■ Goal: Repeat the whole listing below, word for word.

■ Information provided:
------------------------------------------------------------------------
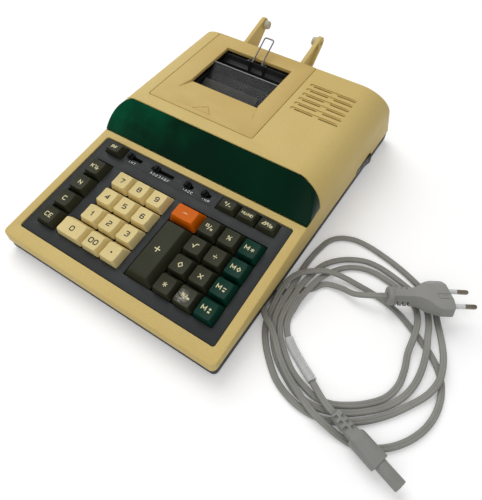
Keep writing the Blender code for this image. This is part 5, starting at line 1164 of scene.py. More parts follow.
def make_plug(settings):
    """Two-pin plug: round collar, slotted neck, flat body with thin edges, two sleeved pins.

    It is built level at the origin and then laid in its place.
    """
    grey = sheathed("plug_vinyl", settings.plug_colour)
    half, neck, thick, over = 0.01765, 0.0053, 0.00685, 0.0005
    plan = [(0.0020, neck)] + swell(0.0200, 0.0385, 14, neck + 0.0004, half)
    plan += [(0.0448, half + 0.0001), (0.0460, half - 0.0004)]
    plan += [(0.0470, half - 0.0012), (0.0475, half - 0.0026)]
    plug = prism("plug_body", mirrored(plan), -thick - over, thick + over, LEVEL)
    side = [(0.0, neck), (0.0200, neck + 0.0002), (0.0335, thick + over), (0.0500, thick + over)]
    keep(plug, prism("plug_side", mirrored(side), -0.03, 0.03, FRONT_VIEW))
    flat, corner = 0.0093, 0.0034 - 0.0003
    section = mirrored([(-half - 0.002, corner), (-flat, thick), (flat, thick), (half + 0.002, corner)])
    keep(plug, prism("plug_section", section, -0.06, 0.06, SIDE_VIEW))
    soften(plug, 0.0007, 4, 24.0)
    weld_to(plug, turned("plug_collar", button(0.0042, 0.0074, 0.0008), (0.0, 0.0, 0.0), (1, 0, 0), LEVEL))
    for index in range(3):
        start = 0.0040 + 0.0040 * (index + 0.6)
        for way in (-1.0, 1.0):
            near, far = sorted((way * (neck - 0.0022), way * 0.0120))
            low, high = sorted((way * 0.0008, way * 0.0060))
            name = f"plug_slot_{index}_{way:+.0f}"
            cut(plug, block(name, (start, near, low), (start + 0.0014, far, high), LEVEL))
    upward, x, y = (0, 0, 1), 0.0415, -0.0057
    ring = turned("plug_mark", [(0.0, 0.0023), (0.0004, 0.0023)], (x, y, thick - 0.0002), upward, LEVEL)
    cut(ring, turned("plug_mark_bore", [(-0.001, 0.0018), (0.002, 0.0018)], (x, y, thick), upward, LEVEL))
    settle(ring)
    outer = rounded((0.0366, -0.0088), (0.0500, -0.0026), 0.0012)
    inner = rounded((0.0370, -0.0084), (0.0502, -0.0030), 0.0010)
    groove = prism("plug_groove", outer, thick - 0.00035, 0.02, LEVEL)
    cut(groove, prism("groove_island", inner, 0.0, 0.03, LEVEL))
    settle(groove)
    cut(plug, groove)
    settle(plug)
    paint(plug, grey)
    paint(ring, grey)
    plug = join("two_pin_plug", plug, ring, *plug_pins())
    plug.data.transform(PLUG_AXES)
    return place_piece(plug, "machine", ["mains_plug"], "plug_grey")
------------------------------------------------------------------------
■ Solution:
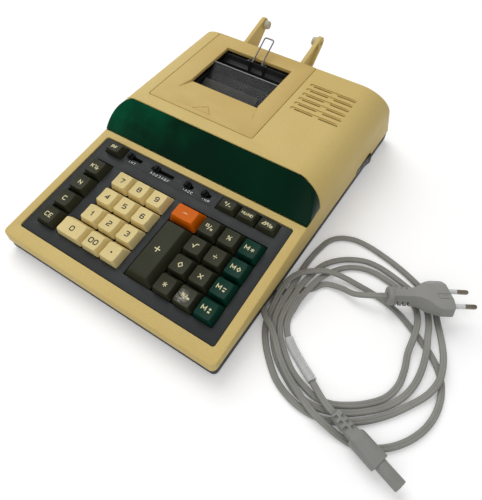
Keep writing the Blender code for this image. This is part 5, starting at line 1164 of scene.py. More parts follow.
def make_plug(settings):
    """Two-pin plug: round collar, slotted neck, flat body with thin edges, two sleeved pins.

    It is built level at the origin and then laid in its place.
    """
    grey = sheathed("plug_vinyl", settings.plug_colour)
    half, neck, thick, over = 0.01765, 0.0053, 0.00685, 0.0005
    plan = [(0.0020, neck)] + swell(0.0200, 0.0385, 14, neck + 0.0004, half)
    plan += [(0.0448, half + 0.0001), (0.0460, half - 0.0004)]
    plan += [(0.0470, half - 0.0012), (0.0475, half - 0.0026)]
    plug = prism("plug_body", mirrored(plan), -thick - over, thick + over, LEVEL)
    side = [(0.0, neck), (0.0200, neck + 0.0002), (0.0335, thick + over), (0.0500, thick + over)]
    keep(plug, prism("plug_side", mirrored(side), -0.03, 0.03, FRONT_VIEW))
    flat, corner = 0.0093, 0.0034 - 0.0003
    section = mirrored([(-half - 0.002, corner), (-flat, thick), (flat, thick), (half + 0.002, corner)])
    keep(plug, prism("plug_section", section, -0.06, 0.06, SIDE_VIEW))
    soften(plug, 0.0007, 4, 24.0)
    weld_to(plug, turned("plug_collar", button(0.0042, 0.0074, 0.0008), (0.0, 0.0, 0.0), (1, 0, 0), LEVEL))
    for index in range(3):
        start = 0.0040 + 0.0040 * (index + 0.6)
        for way in (-1.0, 1.0):
            near, far = sorted((way * (neck - 0.0022), way * 0.0120))
            low, high = sorted((way * 0.0008, way * 0.0060))
            name = f"plug_slot_{index}_{way:+.0f}"
            cut(plug, block(name, (start, near, low), (start + 0.0014, far, high), LEVEL))
    upward, x, y = (0, 0, 1), 0.0415, -0.0057
    ring = turned("plug_mark", [(0.0, 0.0023), (0.0004, 0.0023)], (x, y, thick - 0.0002), upward, LEVEL)
    cut(ring, turned("plug_mark_bore", [(-0.001, 0.0018), (0.002, 0.0018)], (x, y, thick), upward, LEVEL))
    settle(ring)
    outer = rounded((0.0366, -0.0088), (0.0500, -0.0026), 0.0012)
    inner = rounded((0.0370, -0.0084), (0.0502, -0.0030), 0.0010)
    groove = prism("plug_groove", outer, thick - 0.00035, 0.02, LEVEL)
    cut(groove, prism("groove_island", inner, 0.0, 0.03, LEVEL))
    settle(groove)
    cut(plug, groove)
    settle(plug)
    paint(plug, grey)
    paint(ring, grey)
    plug = join("two_pin_plug", plug, ring, *plug_pins())
    plug.data.transform(PLUG_AXES)
    return place_piece(plug, "machine", ["mains_plug"], "plug_grey")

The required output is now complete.